Tip the spinach into a large heatproof bowl, pour over boiling water, press the leaves into the water and leave for 30 secs. Drain in a large colander and rinse under cold water briefly to cool it down quickly. Squeeze the spinach to remove the excess water, then roughly chop. Beat the egg in a bowl and stir in the ricotta, oregano, nutmeg and some pepper.
Lay the lasagne sheets, spread well out, in a large shallow roasting tin and pour boiling water over to cover. Move them around with a wooden spoon to make sure they aren’t sticking, then leave for 5 mins. (‘No pre-cook’ lasagne sheets benefit from a brief soaking, which improves the texture and makes them more pliable for layering in the dish.) Drain well and immediately separate them out to prevent them sticking.

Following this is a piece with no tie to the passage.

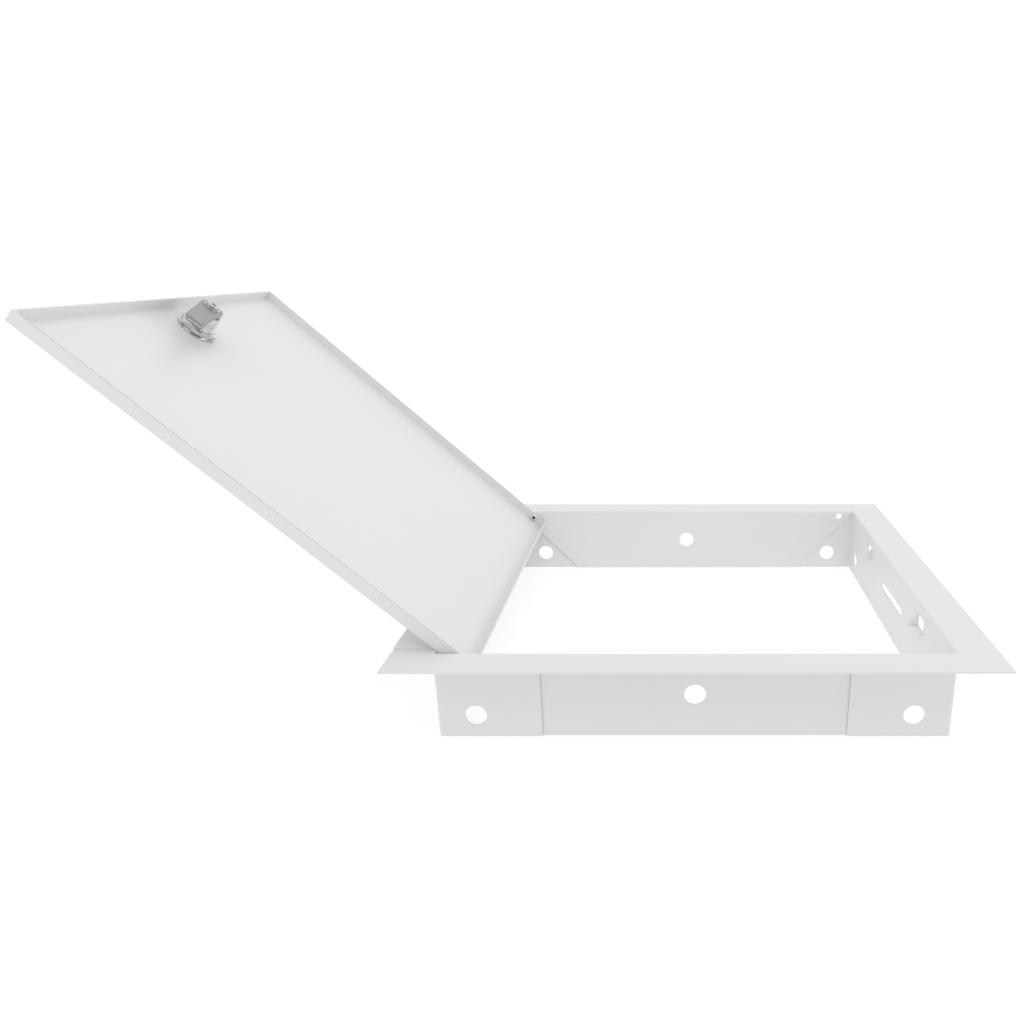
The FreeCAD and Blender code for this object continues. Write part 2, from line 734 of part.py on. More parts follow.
def lock_washer():
    body = new_body("lock_washer")
    disc = new_sketch(body, "XY_Plane", "+door_face -metal")
    circle(disc, "+washer_outer")
    pad(body, disc, "+washer_metal", reversed_way=True)
    hole = new_sketch(body, "XY_Plane", "+door_face -metal")
    double_d(hole, "+lock_hole", "+lock_flat_hole")
    pocket(body, hole, "+washer_metal")
    return body


def lock_nut():
    """A hexagon nut on the flatted thread."""
    body = new_body("lock_nut")
    top = "+door_face -metal -washer_metal"
    hexagon = new_sketch(body, "XY_Plane", top)
    outline(hexagon, [
        ("+nut_corner", "0"), ("+nut_corner_half", "+nut_flats_half"),
        ("-nut_corner_half", "+nut_flats_half"), ("-nut_corner", "0"),
        ("-nut_corner_half", "-nut_flats_half"), ("+nut_corner_half", "-nut_flats_half"),
    ])
    pad(body, hexagon, "+nut_metal", reversed_way=True)
    hole = new_sketch(body, "XY_Plane", top)
    circle(hole, "+lock_hole")
    pocket(body, hole, "+nut_metal")
    return body


def lock_cam():
    """A flat arm on the plug's square tail: round at the root, narrower at the tip."""
    body = new_body("lock_cam")
    top = "-lock_end -clip_space -stop_disc_metal"
    arm = new_sketch(body, "XY_Plane", top)
    outline(arm, [
        ("0", "-cam_root"), ("+cam_reach", "-cam_tip"), ("+cam_reach", "+cam_tip"),
        ("0", "+cam_root"),
        ("-cam_root", "+cam_root"), ("-cam_root", "-cam_root"),
    ])
    pad(body, arm, "+cam_metal", reversed_way=True)
    root = -SIZES["cam_root"]
    round_edges(body, "+cam_round", lambda edge: any(
        straight_at(edge, Z, {X: root, Y: where}) for where in (root, -root)))
    tip = SIZES["cam_tip"]
    round_edges(body, "+cam_tip_round", lambda edge: any(
        straight_at(edge, Z, {X: SIZES["cam_reach"], Y: where}) for where in (tip, -tip)))
    hole = new_sketch(body, "XY_Plane", top)
    side = "+plug_tail_half +tail_slack"
    rectangle(hole, flip(side), side, flip(side), side)
    pocket(body, hole, "+cam_metal")
    return body


def cam_screw():
    """A pan-head screw into the plug's tail, with a square recess."""
    body = new_body("cam_screw")
    seat = "-lock_end -clip_space -stop_disc_metal -cam_metal -screw_washer_metal"
    thread = new_sketch(body, "XY_Plane", seat)
    circle(thread, "+screw_thread_bolt")
    pad(body, thread, "+screw_deep")
    head = new_sketch(body, "XY_Plane", seat)
    circle(head, "+screw_head")
    pad(body, head, "+screw_head_rise", reversed_way=True)
    low = value(seat) - SIZES["screw_head_rise"]
    round_edges(body, "+screw_head_round", lambda edge: edge.Curve.TypeId == "Part::GeomCircle"
                and abs(edge.CenterOfMass.z - low) < 0.01)
    recess = new_sketch(body, "XY_Plane", seat + " -screw_head_rise")
    rectangle(recess, "-screw_recess_half", "+screw_recess_half",
              "-screw_recess_half", "+screw_recess_half")
    pocket(body, recess, "+screw_recess_deep", reversed_way=True)
    return body


for body in (lock_housing(), lock_face_cap(), lock_washer(), lock_nut()):
    body.Placement = swing.multiply(lock_still)

stop_disc = ring_plate("cam_stop_washer", "+stop_disc", None, "-lock_end -clip_space",
                       "+stop_disc_metal", square=True)
screw_washer = ring_plate("cam_lock_washer", "+screw_washer", "+screw_washer_bore",
                          "-lock_end -clip_space -stop_disc_metal -cam_metal",
                          "+screw_washer_metal")
for body in (lock_plug(), lock_wafers(), wafer_springs(), plug_clip(), stop_disc, lock_cam(),
             screw_washer, cam_screw()):
    body.Placement = swing.multiply(lock_turn)


# Check everything, then write one file for each piece.
doc.recompute()
for item in doc.Objects:
    if "Invalid" in item.State or "Error" in item.State:
        raise RuntimeError(f"{item.Label} failed: {item.State}")
pieces = [item for item in doc.Objects
          if item.TypeId == "PartDesign::Body" or item.TypeId == "Part::Feature"]
for piece in pieces:
    if piece.Shape.isNull() or not piece.Shape.isValid():
        raise RuntimeError(f"{piece.Label} has no valid shape")
os.makedirs("parts", exist_ok=True)
for piece in pieces:
    piece.Shape.exportStep(f"parts/{piece.Label}.step")
    box = piece.Shape.BoundBox
    print(f"{piece.Label}: {piece.Shape.Volume:.1f} mm3, {len(piece.Shape.Solids)} solid(s), "
          f"{box.XLength:.1f} x {box.YLength:.1f} x {box.ZLength:.1f} mm")
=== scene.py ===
"""Looks of a flush access hatch: white coated sheet steel, rivet pivots and a cam lock.
Metres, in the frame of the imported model. The sections follow the hatch as it is put together."""

import json
import math

import bmesh
import bpy
from mathutils import Matrix, Vector


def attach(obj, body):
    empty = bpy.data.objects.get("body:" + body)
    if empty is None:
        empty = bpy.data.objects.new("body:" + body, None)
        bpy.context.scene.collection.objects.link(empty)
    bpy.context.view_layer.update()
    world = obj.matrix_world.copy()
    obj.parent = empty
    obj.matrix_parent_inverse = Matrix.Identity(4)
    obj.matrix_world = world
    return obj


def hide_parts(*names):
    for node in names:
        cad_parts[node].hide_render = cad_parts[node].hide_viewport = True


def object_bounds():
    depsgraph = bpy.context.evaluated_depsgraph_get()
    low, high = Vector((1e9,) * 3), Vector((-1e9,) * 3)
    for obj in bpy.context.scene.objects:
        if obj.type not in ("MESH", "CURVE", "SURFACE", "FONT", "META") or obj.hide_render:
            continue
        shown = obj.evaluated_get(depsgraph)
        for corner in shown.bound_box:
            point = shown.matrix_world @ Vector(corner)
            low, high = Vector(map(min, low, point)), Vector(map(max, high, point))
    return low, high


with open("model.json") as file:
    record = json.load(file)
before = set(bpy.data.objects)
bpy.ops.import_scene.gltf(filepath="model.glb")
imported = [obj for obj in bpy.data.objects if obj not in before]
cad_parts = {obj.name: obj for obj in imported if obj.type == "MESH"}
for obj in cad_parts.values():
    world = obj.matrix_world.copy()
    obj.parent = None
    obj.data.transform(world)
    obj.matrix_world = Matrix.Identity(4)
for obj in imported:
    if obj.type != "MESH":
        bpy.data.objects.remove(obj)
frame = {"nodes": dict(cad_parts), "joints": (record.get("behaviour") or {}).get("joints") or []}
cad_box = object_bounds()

# ---------------------------------------------------------------------------------------
# Camera: stands in front of the front rail, a little above the hatch, with the object low
# and to the left in its view.
camera_data = bpy.data.cameras.new("camera")
camera_data.sensor_width = 36
camera_data.lens = 30.488
camera_data.shift_x = -0.15396
camera_data.shift_y = 0.05709
camera_data.clip_start = 0.01
camera_data.dof.use_dof = False
camera = bpy.data.objects.new("camera", camera_data)
bpy.context.scene.collection.objects.link(camera)
camera_place = Vector((-0.014233, -0.613633, 0.215679))
camera_down, camera_left, camera_roll = 19.528, 0.103, -0.063
camera.matrix_world = (
    Matrix.Translation(camera_place)
    @ Matrix.Rotation(math.radians(camera_left), 4, "Z")
    @ Matrix.Rotation(math.radians(90 - camera_down), 4, "X")
    @ Matrix.Rotation(math.radians(camera_roll), 4, "Z")
)
bpy.context.scene.camera = camera

# ---------------------------------------------------------------------------------------
# Studio: a pale floor under the rails, a white backdrop behind, an even white room, and
# soft lamps above, high in front, at the hinge side, and low at the latch side.
bpy.context.scene.view_settings.view_transform = "Standard"
floor_drop = 0.0003
floor_half = 3.0
backdrop_high = 2.0
floor_glow, floor_albedo = 0.72, 0.35
backdrop_glow, backdrop_albedo = 0.85, 0.30
room_strength = 0.745


def stage_sheet(name, half, glow, albedo):
    """A large square of matt paper that glows a little, lying in the plane Z = 0."""
    shape = bmesh.new()
    bmesh.ops.create_grid(shape, x_segments=1, y_segments=1, size=half)
    mesh = bpy.data.meshes.new(name)
    shape.to_mesh(mesh)
    shape.free()
    paper = bpy.data.materials.new(name)
    paper.use_nodes = True
    paper_shader = paper.node_tree.nodes["Principled BSDF"]
    paper_shader.inputs["Base Color"].default_value = (albedo, albedo, albedo, 1)
    paper_shader.inputs["Roughness"].default_value = 0.9
    paper_shader.inputs["Specular IOR Level"].default_value = 0.0
    paper_shader.inputs["Emission Color"].default_value = (1, 1, 1, 1)
    paper_shader.inputs["Emission Strength"].default_value = glow
    mesh.materials.append(paper)
    sheet = bpy.data.objects.new(name, mesh)
    bpy.context.scene.collection.objects.link(sheet)
    return sheet


floor = stage_sheet("floor", floor_half, floor_glow, floor_albedo)
floor.location = (0, 0, cad_box[0].z - floor_drop)
backdrop = stage_sheet("backdrop", floor_half, backdrop_glow, backdrop_albedo)
backdrop.location = (0, floor_half, backdrop_high)
backdrop.rotation_euler = (math.radians(90), 0, 0)

room = bpy.data.worlds.new("room")
room.use_nodes = True
room_light = room.node_tree.nodes["Background"]
room_light.inputs["Color"].default_value = (1.0, 1.0, 1.0, 1)
room_light.inputs["Strength"].default_value = room_strength
bpy.context.scene.world = room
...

When the vegetables have finished roasting, lower the heat to 200C/180C fan/ gas 6. Spread a very thin layer of the tomato sauce (about 2 big spoonfuls) over the bottom of an ovenproof dish, about 25 x 18 x 7cm deep and 2 litres capacity. Lay 3 lasagne sheets across the width of the dish and spread over half of the remaining sauce and half of the roasted vegetables. Cover with 3 more lasagne sheets, then spread the spinach over the top and season with pepper. Put the ricotta mixture on top in spoonfuls and spread out over the spinach. Cover with the last 3 lasagne sheets. Spread over the rest of the tomato sauce and then the remaining roasted vegetables. Scatter over the mozzarella and Parmesan to cover the vegetables and sauce as much as possible, then top with the cherry tomatoes. Season with pepper and lay a piece of foil loosely over the top. Can be made up to a day ahead and chilled – allow an extra few mins when baking the next day. Or freeze for up to 1 month and thaw overnight in the fridge.
Bake for 35 mins, then remove the foil and bake for a further 5-10 mins until everything is bubbling around the edges. Scatter with oregano and basil leaves, and serve with a green salad.
What if I...... used sundried tomato purée instead of regular tomato purée? The calorie count would increase to 364 kcals. Total fat would rise to 15.5g (saturated fat would stay the same).
How I made it healthierI reduced fat and saturated fat by roasting some of the veg in a minimum amount of rapeseed oil, which has less saturated fat than olive oil. Using less cheese, and replacing a creamy béchamel sauce with ricotta, meant that I cut the fat even further and reduced the amount of salt. I added extra veg, including cherry tomatoes on top and a layer of spinach, to add vitamin C and contribute to your 5-a-day. The lentils, spinach and aubergine helped to increase the fibre.